Thinking back, I wonder if much of Bell's belligerence, particularly when he was carrying water for the GOP and his measures which discriminated against independent candidates, were signs of a man wrestling with his conscience.  Sometimes that can look a lot more openly offensive than a man who has no conscience to struggle with. You may know the type- calmly and coolly explaining why they just have to do the wrong thing. They have no inner-conflict with cronyism to boil over into external turmoil.
That fits the pattern I see with some of my Republican friends who are struggling against the party establishment and are adamantly opposed to what I am doing with Neighbors. Meanwhile, establishment figures may join in the same actions, but they do so without emotion. They are simply logically pursuing their best interests, which is serving the higher-ups in their national party rather than folks back home. The ones struggling with their conscience in this course of action are lashing out and blaming the victims as a coping mechanism. The real bad guys don't need a coping mechanism because they have no guilt to cope with.

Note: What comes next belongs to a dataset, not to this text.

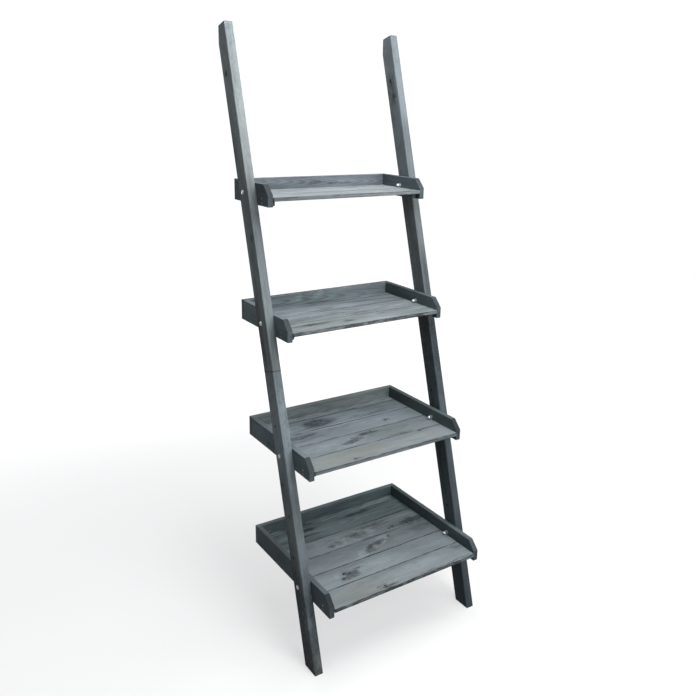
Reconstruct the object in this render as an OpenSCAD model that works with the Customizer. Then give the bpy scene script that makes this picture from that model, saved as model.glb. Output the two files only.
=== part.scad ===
// Leaning ladder stand for plants: two rails that lean on a wall and carry four open trays.
// Millimetres. +Z is up, +Y points to the wall and the trays face -Y. The origin is on the
// ground, in the middle of the stand's width and depth.

/* [Rails] */
// Width of the stand across the outsides of its two rails
stand_w = 562; // [450:1:800]
// Length of a rail along its front edge, from the foot to the top end
rail_len = 1750; // [1600:1:2000]
// Thickness of a rail, across the stand
rail_t = 25; // [22:0.5:35]
// Depth of a rail, from its front face to its back face
rail_d = 52; // [46:1:70]
// Angle by which the rails lean back from upright, in degrees
lean = 16.2; // [10:0.1:20]
// Length of the lower piece of a rail, from the foot to the joint
lower_len = 822; // [740:1:880]
// Height of the upright cut at the top of a rail, which stands against the wall
wall_cut = 50; // [20:1:80]
// Chamfer on the edges of the rails
rail_ease = 1.5; // [0.5:0.5:4]

/* [Trays] */
// Height of each tray's underside above the ground, bottom tray first
tray_z = [185, 529, 874, 1213]; // [120:1:1300]
// How far each tray reaches in front of its bolts, bottom tray first
tray_reach = [123, 117, 102, 97]; // [70:1:160]
// Height of the side boards and the back board
board_h = 58; // [50:1:90]
// Thickness of the side boards and the back board
board_t = 15; // [12:0.5:20]
// Length of the sloping cut on a side board's top front corner
nose_run = 26; // [10:1:50]
// Height of the sloping cut on a side board's top front corner
nose_drop = 27; // [10:1:32]
// Chamfer on the long edges of the boards
board_ease = 1; // [0.5:0.25:3]

/* [Floor] */
// Number of full slats in each tray, bottom tray first
slats = [5, 4, 3, 2]; // [1:1:6]
// Width of the strip that closes each floor at the back board, bottom tray first
strip_w = [27, 29, 30, 36]; // [15:1:60]
// Width of a full slat
slat_w = 77; // [50:1:110]
// Thickness of a slat
slat_t = 10; // [8:0.5:14]
// Open joint between two slats
slat_gap = 1; // [0.5:0.25:4]
// Height of the slats' underside above the tray's underside
slat_rise = 15; // [12:0.5:20]
// How far the front slat stands proud of the side boards' front ends
slat_nosing = 4; // [1:0.5:12]
// Clearance at the ends of the slats and behind the closing strip
slat_play = 0.25; // [0.1:0.05:0.3]
// Chamfer on the edges of the slats
slat_ease = 0.75; // [0.25:0.25:2]
// Width of the runners that carry the slats along the side boards
runner_w = 15; // [12:0.5:25]
// Height of the runners' underside above the tray's underside
runner_up = 1; // [0:0.5:4]
// How far the runners reach in front of the screws in the side boards
runner_lead = 16.5; // [6:0.5:30]

/* [Bolts] */
// Diameter of the coach bolts that hold the trays
bolt_d = 6; // [5:0.5:8]
// Distance of the bolts behind the rails' front faces
bolt_in = 31; // [24:0.5:34]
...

Whatever the reason, Nate Bell was right to do what he did, and I salute him for it. What he said about being able to best represent his district as an independent was a true statement and a conclusion so obviously true that I figured some elected official would come to it someday. I am just shocked that he was the first one to reach it rather than one of those with whom I have cordial relations. This is why I must stop, swallow hard, and salute Nate Bell for the choice he made.